Wednesday, August 22, 2007

Feeling underpaid ? Assess your actual value from an employer’s perspective

A lot of people would like to think that they themselves are underpaid, and their roles in the company are very important. However, your actual value may not be as high as what you perceived.

A logistic manager F from my ex-company, who was around fifty years old, was being asked to leave. He was being replaced by a thirty-year-old guy whose salary was just slightly more than half of what F got. Moreover, the new guy was able to work for longer hours. F may claim that he had twenty years more experience than the new guy, but in reality F’s experience may not be as valuable as he thought.

Thus, your actual value (to your company) does not equate to the amount of money you are drawing, or the amount of experience and qualification you possessed.

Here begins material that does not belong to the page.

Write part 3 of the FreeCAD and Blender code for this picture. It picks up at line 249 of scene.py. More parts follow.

Your actual value is in fact the amount of money your company has to pay for the next best alternative to do the job that you are doing. If you are a software developer drawing S$3K per month doing some software development, while an indian IT professional is able to do the same job at the same quality drawing only S$2K per month, then your actual value is probably only S$2K. If you are a manager drawing S$6K per month doing some project management job, while a young manager with 3 years of experience can do the same job at S$4K per month, then your value is actually being inflated. If you are just doing a data entry job, it doesn’t matter that whether you are holding a first class honour degree or not. The fact that you are handling a million-dollar project doesn’t mean that you are worth a million dollar. You are worth the amount your company has to pay for the next best candidate who can handle the million-dollar project equally well, or at least at a standard that your company is willing to accept.

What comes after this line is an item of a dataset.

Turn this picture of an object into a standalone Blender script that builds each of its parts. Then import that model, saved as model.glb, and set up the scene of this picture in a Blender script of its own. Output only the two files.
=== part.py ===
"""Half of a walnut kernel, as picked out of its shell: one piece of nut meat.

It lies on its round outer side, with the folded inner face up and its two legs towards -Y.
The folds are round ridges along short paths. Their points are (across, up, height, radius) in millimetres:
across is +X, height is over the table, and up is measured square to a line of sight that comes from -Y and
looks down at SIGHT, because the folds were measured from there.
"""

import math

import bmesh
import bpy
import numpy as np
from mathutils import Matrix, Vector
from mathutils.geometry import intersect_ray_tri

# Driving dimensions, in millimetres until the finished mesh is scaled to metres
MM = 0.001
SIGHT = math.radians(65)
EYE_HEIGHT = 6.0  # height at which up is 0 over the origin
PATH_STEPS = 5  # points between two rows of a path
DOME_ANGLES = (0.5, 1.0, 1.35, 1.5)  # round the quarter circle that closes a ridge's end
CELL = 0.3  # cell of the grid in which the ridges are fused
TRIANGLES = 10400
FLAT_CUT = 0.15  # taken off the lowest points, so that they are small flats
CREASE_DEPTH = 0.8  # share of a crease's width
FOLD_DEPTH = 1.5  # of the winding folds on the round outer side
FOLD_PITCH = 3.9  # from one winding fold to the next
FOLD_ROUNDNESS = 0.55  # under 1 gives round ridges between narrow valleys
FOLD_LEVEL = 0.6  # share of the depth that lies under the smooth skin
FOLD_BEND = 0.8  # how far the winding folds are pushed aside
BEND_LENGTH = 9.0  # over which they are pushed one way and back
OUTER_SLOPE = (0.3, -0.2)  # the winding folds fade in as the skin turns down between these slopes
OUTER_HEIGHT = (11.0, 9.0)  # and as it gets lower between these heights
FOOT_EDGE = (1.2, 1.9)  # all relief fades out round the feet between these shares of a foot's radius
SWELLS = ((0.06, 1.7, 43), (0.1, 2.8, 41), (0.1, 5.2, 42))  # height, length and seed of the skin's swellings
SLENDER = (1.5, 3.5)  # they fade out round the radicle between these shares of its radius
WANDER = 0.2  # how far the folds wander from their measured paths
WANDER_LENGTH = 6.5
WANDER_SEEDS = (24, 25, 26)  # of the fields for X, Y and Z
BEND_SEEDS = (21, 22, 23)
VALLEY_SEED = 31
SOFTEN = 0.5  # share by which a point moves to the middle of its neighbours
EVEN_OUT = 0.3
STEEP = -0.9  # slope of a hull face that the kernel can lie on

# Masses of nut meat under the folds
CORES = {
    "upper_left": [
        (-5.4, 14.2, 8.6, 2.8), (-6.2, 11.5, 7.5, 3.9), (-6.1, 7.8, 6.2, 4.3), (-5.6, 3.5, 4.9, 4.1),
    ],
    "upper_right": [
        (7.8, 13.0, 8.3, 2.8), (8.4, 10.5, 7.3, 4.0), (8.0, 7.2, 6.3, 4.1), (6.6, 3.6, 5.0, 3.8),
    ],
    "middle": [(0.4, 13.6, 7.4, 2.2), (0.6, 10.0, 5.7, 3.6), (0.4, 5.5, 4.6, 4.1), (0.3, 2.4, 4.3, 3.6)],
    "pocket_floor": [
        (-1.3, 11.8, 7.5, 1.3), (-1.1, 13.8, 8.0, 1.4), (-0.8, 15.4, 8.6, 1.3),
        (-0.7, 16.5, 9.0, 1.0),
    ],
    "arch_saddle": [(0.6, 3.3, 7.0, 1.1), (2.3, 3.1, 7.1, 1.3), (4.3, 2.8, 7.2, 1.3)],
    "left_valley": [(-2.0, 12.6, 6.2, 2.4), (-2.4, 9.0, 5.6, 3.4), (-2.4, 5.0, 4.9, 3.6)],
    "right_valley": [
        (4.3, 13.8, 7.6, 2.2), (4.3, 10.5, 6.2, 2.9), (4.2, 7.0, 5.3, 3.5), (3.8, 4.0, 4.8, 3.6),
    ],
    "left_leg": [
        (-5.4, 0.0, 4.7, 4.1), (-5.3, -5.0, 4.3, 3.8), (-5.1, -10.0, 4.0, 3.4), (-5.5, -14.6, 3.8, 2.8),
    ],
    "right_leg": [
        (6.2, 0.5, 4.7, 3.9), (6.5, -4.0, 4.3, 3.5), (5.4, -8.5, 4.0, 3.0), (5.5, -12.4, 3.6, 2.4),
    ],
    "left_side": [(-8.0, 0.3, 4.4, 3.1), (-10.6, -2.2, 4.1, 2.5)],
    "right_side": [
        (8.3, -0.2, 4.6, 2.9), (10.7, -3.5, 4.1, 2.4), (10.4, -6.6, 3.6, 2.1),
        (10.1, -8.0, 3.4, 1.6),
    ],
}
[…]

So, by assessing your actual value, you can have a clearer understanding of your actual worth (in the eyes of your employer). If your actual value is higher than the salary you are currently drawing, then you probably are eligible to ask for a higher pay. If your actual value is lower than your current salary and you feel that your abilities are not fully utilized, then you may want to seek greener pastures or request for an upgrade of job scope, because it is very likely that one day your employer may realize they are paying more than they should for that particular job scope. When that happens, you may either be asked to leave, or have your pay stagnant for a long time. If your actual value is lower than your current salary and you feel that you have already applied most of your abilities in your job, then you should start to do something about your future rather than whining about being underpaid.